## WHAT YOU ARE ASKED TO DO
Below is a listing; copy all of it exactly.
─── DATA LINES
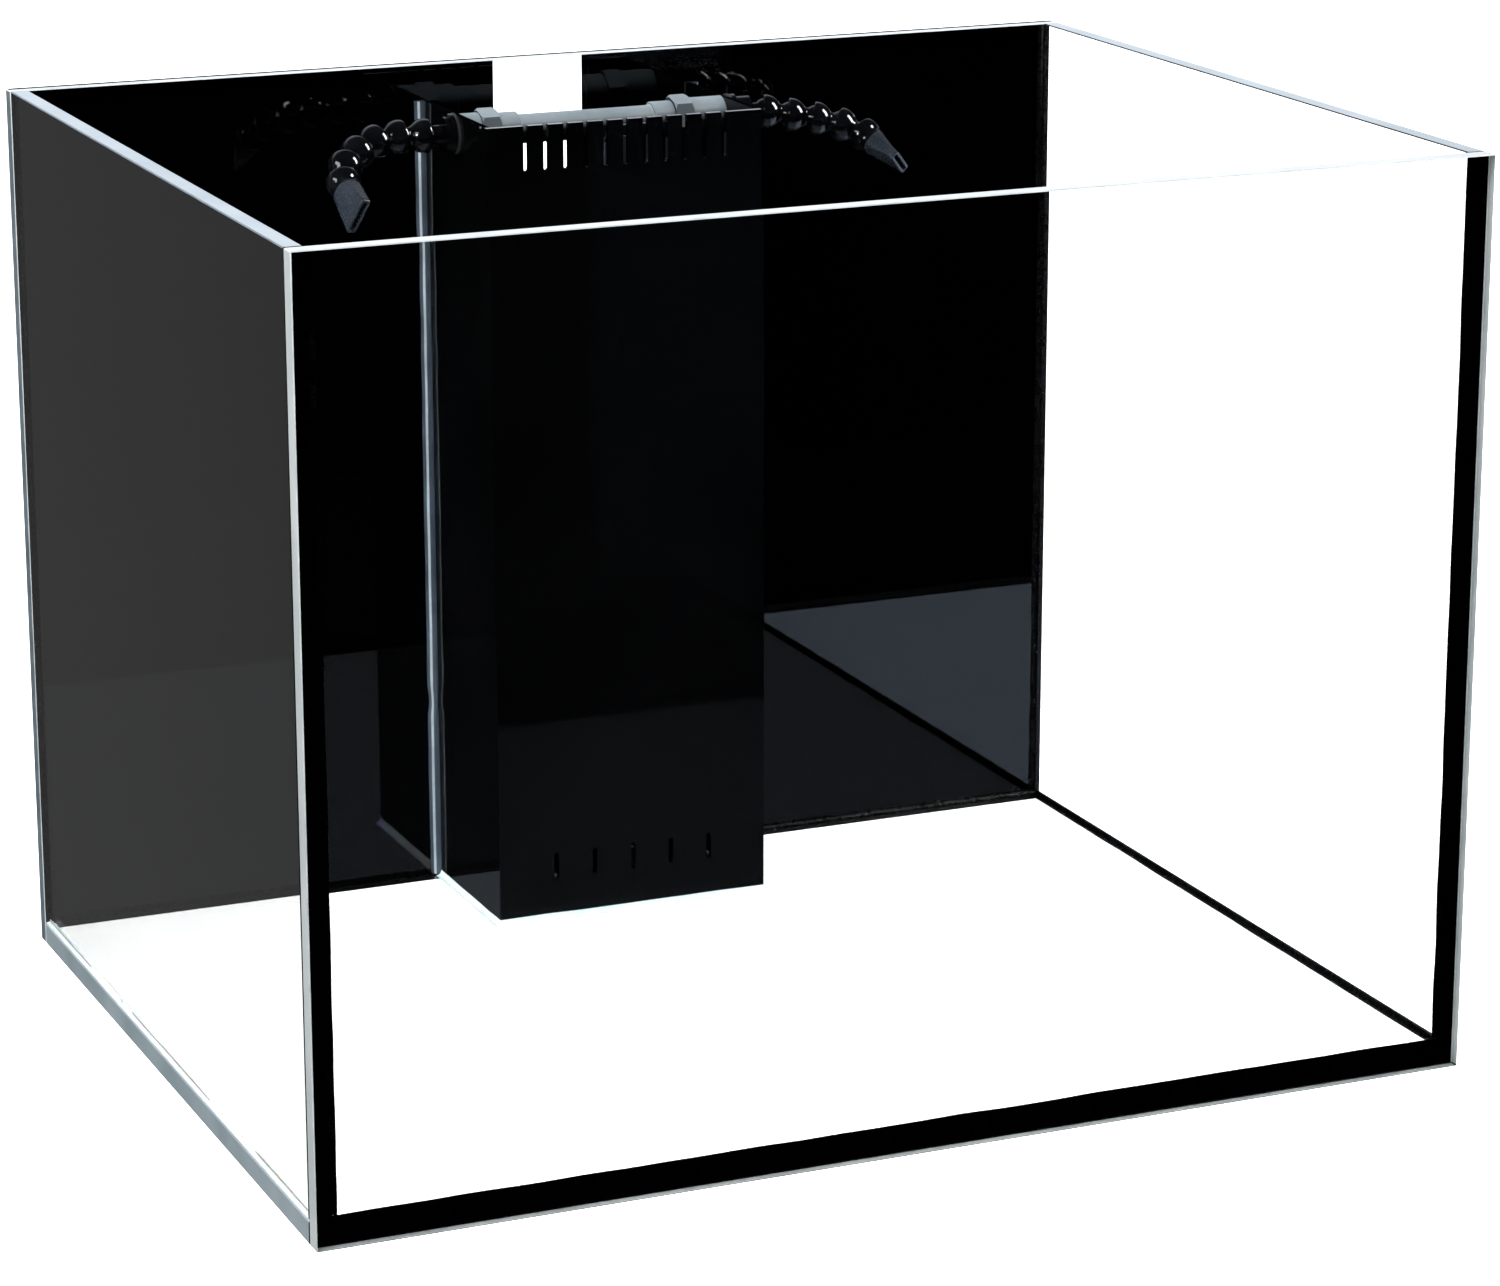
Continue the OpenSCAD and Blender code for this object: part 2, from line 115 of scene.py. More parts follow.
def procedural(name, dark, light, rough, drift, grain, bump, stretch=(1, 1, 1), **fixed):
    """A material whose colour drifts over patches and whose gloss and bump follow a finer grain.
    drift and grain are features per metre, and bump is the depth of the grain in millimetres."""
    made = bpy.data.materials.new(name)
    made.use_nodes = True
    tree = made.node_tree
    shader = tree.nodes["Principled BSDF"]
    patches = noise_of(tree, drift)
    fine = noise_of(tree, grain, 6.0, stretch)
    colour = blend_colour(tree, spread(tree, patches, 0, 1), dark, light)
    tree.links.new(colour, shader.inputs["Base Color"])
    tree.links.new(spread(tree, fine, *rough), shader.inputs["Roughness"])
    relief = node_of(tree, "ShaderNodeBump", Strength=1.0, Distance=bump * MM)
    tree.links.new(fine, relief.inputs["Height"])
    tree.links.new(relief.outputs["Normal"], shader.inputs["Normal"])
    for key, value in fixed.items():
        shader.inputs[key.replace("_", " ")].default_value = value
    return made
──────
## IN RESPONSE
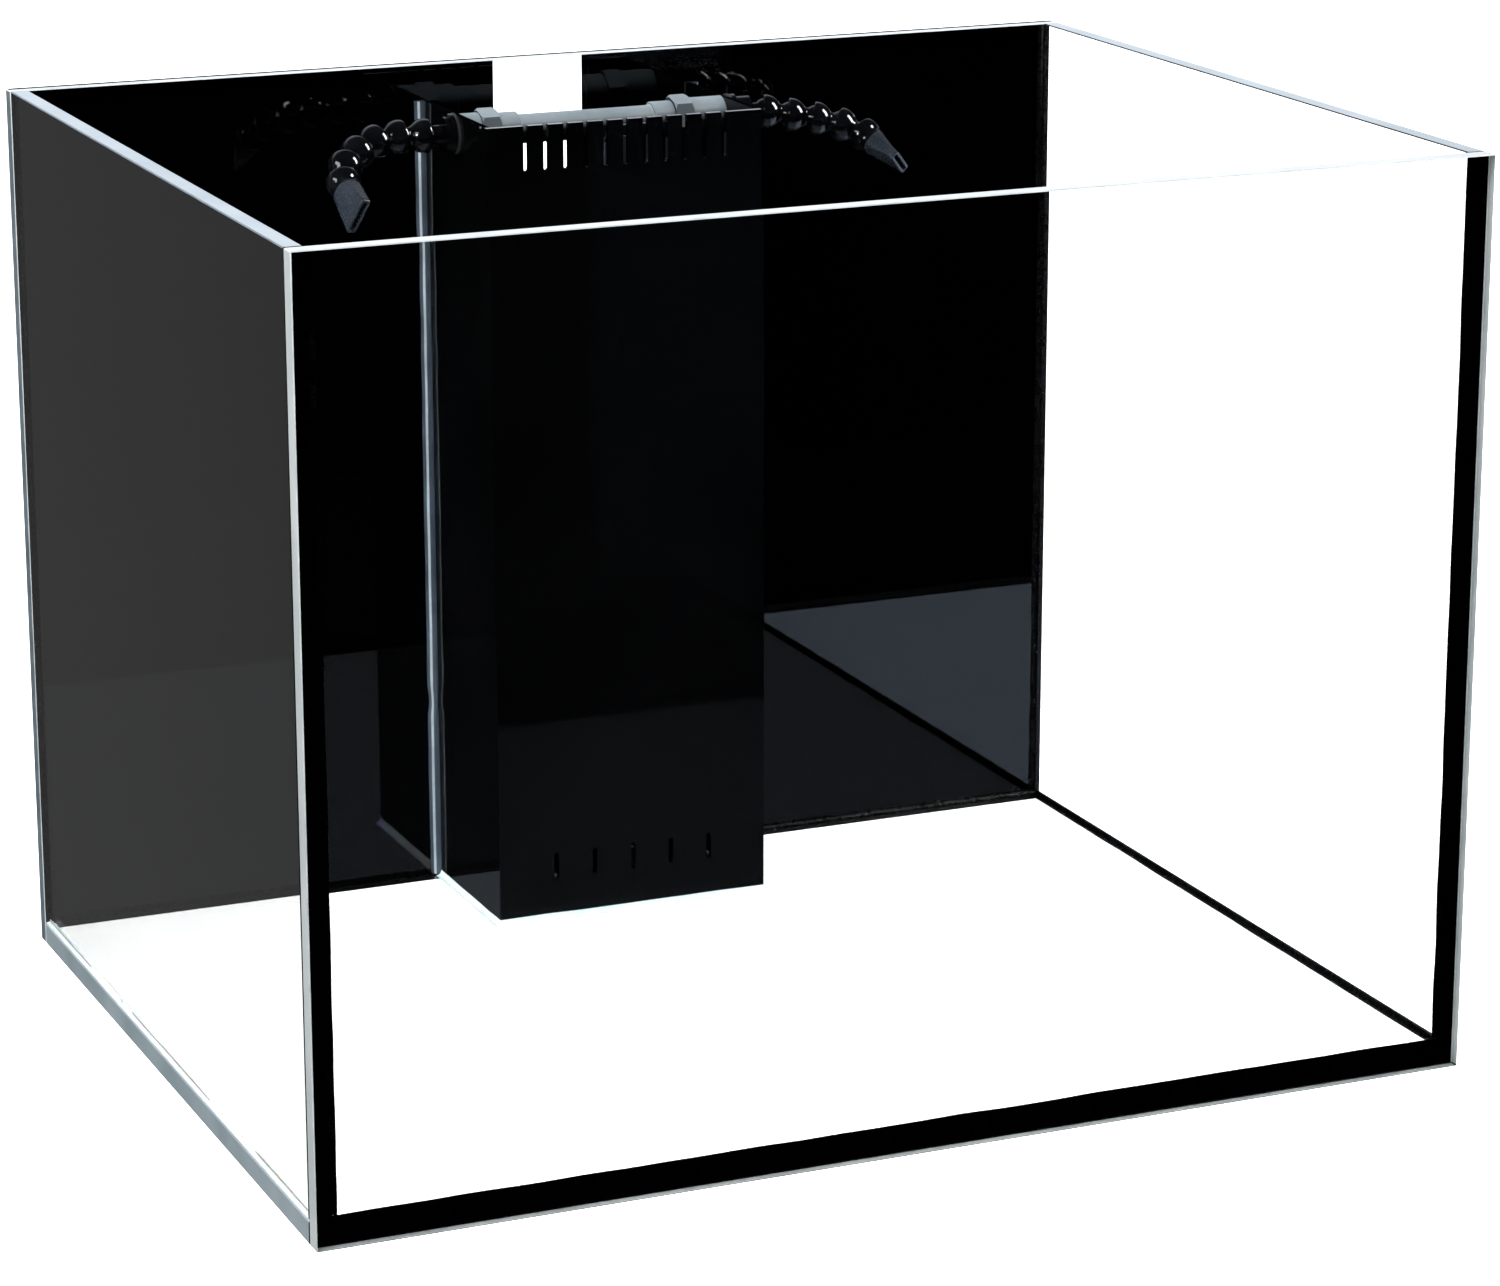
Continue the OpenSCAD and Blender code for this object: part 2, from line 115 of scene.py. More parts follow.
def procedural(name, dark, light, rough, drift, grain, bump, stretch=(1, 1, 1), **fixed):
    """A material whose colour drifts over patches and whose gloss and bump follow a finer grain.
    drift and grain are features per metre, and bump is the depth of the grain in millimetres."""
    made = bpy.data.materials.new(name)
    made.use_nodes = True
    tree = made.node_tree
    shader = tree.nodes["Principled BSDF"]
    patches = noise_of(tree, drift)
    fine = noise_of(tree, grain, 6.0, stretch)
    colour = blend_colour(tree, spread(tree, patches, 0, 1), dark, light)
    tree.links.new(colour, shader.inputs["Base Color"])
    tree.links.new(spread(tree, fine, *rough), shader.inputs["Roughness"])
    relief = node_of(tree, "ShaderNodeBump", Strength=1.0, Distance=bump * MM)
    tree.links.new(fine, relief.inputs["Height"])
    tree.links.new(relief.outputs["Normal"], shader.inputs["Normal"])
    for key, value in fixed.items():
        shader.inputs[key.replace("_", " ")].default_value = value
    return made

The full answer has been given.